** Begin Records shown **

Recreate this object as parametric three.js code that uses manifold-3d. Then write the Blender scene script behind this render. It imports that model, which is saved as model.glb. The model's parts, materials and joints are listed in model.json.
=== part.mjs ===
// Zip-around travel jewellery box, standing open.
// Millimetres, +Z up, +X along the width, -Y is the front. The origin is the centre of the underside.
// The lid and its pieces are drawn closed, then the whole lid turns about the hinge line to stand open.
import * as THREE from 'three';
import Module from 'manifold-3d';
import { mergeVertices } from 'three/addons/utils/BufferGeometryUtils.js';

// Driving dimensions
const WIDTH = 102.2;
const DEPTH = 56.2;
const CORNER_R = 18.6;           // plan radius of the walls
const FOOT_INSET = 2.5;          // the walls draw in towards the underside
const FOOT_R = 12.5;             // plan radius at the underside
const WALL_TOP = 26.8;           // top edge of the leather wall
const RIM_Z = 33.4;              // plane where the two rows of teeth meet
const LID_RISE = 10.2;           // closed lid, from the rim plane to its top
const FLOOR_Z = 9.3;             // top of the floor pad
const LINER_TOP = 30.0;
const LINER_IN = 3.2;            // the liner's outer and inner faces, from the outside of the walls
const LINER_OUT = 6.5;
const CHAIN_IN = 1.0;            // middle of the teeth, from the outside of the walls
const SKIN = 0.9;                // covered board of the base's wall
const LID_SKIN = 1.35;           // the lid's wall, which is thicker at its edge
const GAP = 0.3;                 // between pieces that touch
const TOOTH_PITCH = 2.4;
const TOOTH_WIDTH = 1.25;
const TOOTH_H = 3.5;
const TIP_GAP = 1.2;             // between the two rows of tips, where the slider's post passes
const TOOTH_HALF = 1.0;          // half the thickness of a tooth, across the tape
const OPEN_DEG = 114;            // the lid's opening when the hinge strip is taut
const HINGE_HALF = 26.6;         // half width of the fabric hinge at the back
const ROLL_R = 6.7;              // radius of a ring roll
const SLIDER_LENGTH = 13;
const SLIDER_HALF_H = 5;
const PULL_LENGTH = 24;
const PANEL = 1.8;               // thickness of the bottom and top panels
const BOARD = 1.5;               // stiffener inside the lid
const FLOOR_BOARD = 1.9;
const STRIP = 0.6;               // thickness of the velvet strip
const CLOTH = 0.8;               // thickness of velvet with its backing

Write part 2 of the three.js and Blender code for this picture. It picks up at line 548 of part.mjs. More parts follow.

** End Records shown **

## What is expected
Pick out every line with the string "that" and copy it.

## Complete answer
Recreate this object as parametric three.js code that uses manifold-3d. Then write the Blender scene script behind this render. It imports that model, which is saved as model.glb. The model's parts, materials and joints are listed in model.json.
const GAP = 0.3;                 // between pieces that touch